Economic Sweet Spot: On Tuesday, the Labor Department reported the consumer price index increased 5.4% in the month of June, its largest gain in nearly 13 years. However, the Federal Reserve has said elevated inflation levels will be “transitory” as the economy reopens to full capacity following the pandemic.

Bank of America analyst Jared Woodard believes the U.S. economy is in a sweet spot of bullish equity market momentum, rising employment, and a favorable credit market that will keep stocks rising in the second half of the year.

“We see ‘just right’ conditions for equities & credit given consumer strength, credit market dry powder, and easy policy,” Woodard wrote in a note.

Related Link: 477 Days And Counting: How The Current Post-Pandemic Bull Market Compares To Bull Markets Of The Past

Bullish Catalysts: The Bank of America team estimates U.S. consumers have $2.5 trillion of excess cash following the pandemic. Woodard said Tuesday 70% of that excess cash is held by the wealthiest 20% of Americans, which have historically invested excess cash into stocks and savings.

U.S. banks have massive balance sheets, which was recently confirmed by the annual stress tests. Woodard said that dry powder can help facilitate productivity growth once the new capex cycle begins in the second half of the year.

Finally, Woodard said the outlook for central bank and political policies is favorable heading into the second half of the year. The infrastructure spending bill is likely already priced into the market at this point, and it’s not too large to contribute to excess stimulus hyperinflation concerns. In addition, the Fed isn’t expected to raise interest rates until 2023, so fears over rising rates will likely not hold back stock prices in the near term.

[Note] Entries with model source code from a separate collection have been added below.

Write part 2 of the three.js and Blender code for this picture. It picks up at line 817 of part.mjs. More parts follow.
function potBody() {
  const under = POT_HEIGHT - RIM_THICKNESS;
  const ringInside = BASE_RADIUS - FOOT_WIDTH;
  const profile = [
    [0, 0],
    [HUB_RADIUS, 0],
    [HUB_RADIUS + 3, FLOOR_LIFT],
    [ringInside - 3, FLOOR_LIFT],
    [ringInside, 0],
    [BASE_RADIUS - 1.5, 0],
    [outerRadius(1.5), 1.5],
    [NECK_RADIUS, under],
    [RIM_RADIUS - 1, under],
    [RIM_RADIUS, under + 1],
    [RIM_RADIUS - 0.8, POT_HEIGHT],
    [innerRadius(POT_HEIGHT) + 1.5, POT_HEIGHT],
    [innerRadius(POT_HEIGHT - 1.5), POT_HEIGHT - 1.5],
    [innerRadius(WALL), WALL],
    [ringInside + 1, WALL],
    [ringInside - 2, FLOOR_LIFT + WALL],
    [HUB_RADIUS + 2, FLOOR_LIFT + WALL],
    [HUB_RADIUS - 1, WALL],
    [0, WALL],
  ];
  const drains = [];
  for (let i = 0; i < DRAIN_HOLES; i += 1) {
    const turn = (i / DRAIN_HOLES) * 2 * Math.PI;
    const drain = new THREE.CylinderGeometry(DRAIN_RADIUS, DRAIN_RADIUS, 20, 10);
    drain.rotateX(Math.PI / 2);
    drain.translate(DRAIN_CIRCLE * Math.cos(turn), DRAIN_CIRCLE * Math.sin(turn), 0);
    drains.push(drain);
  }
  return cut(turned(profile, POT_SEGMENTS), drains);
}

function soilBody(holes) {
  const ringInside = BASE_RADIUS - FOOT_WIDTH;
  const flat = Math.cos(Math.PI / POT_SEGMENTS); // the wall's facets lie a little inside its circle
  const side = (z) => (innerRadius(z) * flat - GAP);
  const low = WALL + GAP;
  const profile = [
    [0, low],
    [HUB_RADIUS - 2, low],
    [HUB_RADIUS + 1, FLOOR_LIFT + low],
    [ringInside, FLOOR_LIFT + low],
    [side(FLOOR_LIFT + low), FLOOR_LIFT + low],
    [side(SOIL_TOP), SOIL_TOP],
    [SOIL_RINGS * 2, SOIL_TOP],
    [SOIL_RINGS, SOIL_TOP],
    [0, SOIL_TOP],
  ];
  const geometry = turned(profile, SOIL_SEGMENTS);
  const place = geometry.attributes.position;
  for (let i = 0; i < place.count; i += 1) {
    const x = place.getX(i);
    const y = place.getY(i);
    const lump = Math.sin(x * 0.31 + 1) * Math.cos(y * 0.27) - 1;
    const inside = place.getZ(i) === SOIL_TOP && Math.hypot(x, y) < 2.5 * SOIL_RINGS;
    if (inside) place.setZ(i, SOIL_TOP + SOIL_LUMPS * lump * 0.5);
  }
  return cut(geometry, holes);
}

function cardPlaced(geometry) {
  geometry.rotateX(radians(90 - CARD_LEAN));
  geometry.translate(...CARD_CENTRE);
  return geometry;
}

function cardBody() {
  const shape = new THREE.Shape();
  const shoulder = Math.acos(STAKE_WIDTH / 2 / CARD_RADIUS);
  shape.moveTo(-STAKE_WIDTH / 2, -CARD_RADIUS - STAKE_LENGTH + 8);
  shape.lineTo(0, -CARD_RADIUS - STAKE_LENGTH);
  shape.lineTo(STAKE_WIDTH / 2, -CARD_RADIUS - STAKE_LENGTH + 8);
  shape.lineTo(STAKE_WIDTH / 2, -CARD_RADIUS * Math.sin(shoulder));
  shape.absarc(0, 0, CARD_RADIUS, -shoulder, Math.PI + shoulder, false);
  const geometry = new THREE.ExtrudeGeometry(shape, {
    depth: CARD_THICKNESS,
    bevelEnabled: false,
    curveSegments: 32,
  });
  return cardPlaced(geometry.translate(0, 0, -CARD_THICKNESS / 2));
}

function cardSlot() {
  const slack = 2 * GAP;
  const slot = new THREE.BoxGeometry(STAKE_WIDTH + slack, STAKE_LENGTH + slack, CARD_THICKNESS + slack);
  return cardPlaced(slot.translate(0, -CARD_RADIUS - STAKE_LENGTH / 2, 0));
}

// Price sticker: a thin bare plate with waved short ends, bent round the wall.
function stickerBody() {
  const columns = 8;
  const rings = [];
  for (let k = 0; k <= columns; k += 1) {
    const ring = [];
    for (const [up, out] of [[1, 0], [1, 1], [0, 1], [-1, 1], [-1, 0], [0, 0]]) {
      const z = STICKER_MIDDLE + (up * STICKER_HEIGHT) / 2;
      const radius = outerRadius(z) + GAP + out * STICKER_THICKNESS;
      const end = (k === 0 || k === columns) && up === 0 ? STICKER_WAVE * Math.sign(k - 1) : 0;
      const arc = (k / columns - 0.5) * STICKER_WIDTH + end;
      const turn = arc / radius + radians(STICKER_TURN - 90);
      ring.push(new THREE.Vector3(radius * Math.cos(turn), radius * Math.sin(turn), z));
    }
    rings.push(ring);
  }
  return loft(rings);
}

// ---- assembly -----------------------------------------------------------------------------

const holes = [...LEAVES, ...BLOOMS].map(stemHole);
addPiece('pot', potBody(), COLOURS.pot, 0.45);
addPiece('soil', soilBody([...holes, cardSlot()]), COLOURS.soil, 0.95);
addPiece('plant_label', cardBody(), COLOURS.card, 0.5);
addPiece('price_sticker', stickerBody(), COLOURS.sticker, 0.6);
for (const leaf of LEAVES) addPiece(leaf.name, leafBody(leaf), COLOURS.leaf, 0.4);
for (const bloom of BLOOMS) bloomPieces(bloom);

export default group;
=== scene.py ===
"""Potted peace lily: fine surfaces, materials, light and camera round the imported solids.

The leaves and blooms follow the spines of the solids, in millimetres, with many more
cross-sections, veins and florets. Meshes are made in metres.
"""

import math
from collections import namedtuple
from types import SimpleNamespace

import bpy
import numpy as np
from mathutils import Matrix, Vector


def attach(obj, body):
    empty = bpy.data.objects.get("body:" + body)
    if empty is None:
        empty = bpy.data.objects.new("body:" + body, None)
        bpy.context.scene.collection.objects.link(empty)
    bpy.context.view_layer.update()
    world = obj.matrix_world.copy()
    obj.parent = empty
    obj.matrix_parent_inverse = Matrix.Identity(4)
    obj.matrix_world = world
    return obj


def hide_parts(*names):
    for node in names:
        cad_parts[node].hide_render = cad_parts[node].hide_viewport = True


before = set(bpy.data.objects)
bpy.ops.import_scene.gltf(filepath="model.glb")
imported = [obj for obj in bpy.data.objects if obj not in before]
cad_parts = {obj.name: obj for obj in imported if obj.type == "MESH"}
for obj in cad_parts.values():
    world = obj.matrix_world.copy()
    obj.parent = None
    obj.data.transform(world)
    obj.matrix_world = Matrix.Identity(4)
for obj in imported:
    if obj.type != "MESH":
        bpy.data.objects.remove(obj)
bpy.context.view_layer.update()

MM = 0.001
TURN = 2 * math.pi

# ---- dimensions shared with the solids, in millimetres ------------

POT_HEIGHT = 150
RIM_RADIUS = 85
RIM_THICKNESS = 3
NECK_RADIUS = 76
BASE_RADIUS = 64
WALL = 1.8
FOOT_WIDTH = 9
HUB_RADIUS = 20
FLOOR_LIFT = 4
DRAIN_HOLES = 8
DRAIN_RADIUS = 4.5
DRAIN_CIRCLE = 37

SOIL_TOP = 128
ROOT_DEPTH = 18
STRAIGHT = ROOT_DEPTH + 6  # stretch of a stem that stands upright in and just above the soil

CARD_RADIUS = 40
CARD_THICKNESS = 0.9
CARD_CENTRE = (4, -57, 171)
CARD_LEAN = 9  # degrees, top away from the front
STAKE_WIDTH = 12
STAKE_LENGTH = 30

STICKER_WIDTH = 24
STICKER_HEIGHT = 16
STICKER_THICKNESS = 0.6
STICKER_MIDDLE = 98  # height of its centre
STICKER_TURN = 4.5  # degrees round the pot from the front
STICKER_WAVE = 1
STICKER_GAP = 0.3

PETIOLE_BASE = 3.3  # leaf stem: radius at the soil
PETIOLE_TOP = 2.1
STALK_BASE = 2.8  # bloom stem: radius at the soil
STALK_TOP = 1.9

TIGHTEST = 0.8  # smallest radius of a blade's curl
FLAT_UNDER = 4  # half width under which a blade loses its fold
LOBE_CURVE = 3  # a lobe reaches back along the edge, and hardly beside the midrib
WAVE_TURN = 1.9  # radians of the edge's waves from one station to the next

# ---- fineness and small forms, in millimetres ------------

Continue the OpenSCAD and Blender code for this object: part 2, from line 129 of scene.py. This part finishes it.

Benzinga’s Take: The SPDR S&P 500 ETF Trust (NYSE:SPY) has generated a 99.8% total return since the market hit its pandemic bottom on March 23, 2020. The stock market is clearly pricing in some extremely high recovery expectations, but given more than $6 trillion in stimulus measures, extremely easy year-over-year comps and no major obstacles on the horizon, the S&P 500 appears well-positioned to continue its bullish momentum in the third quarter and beyond.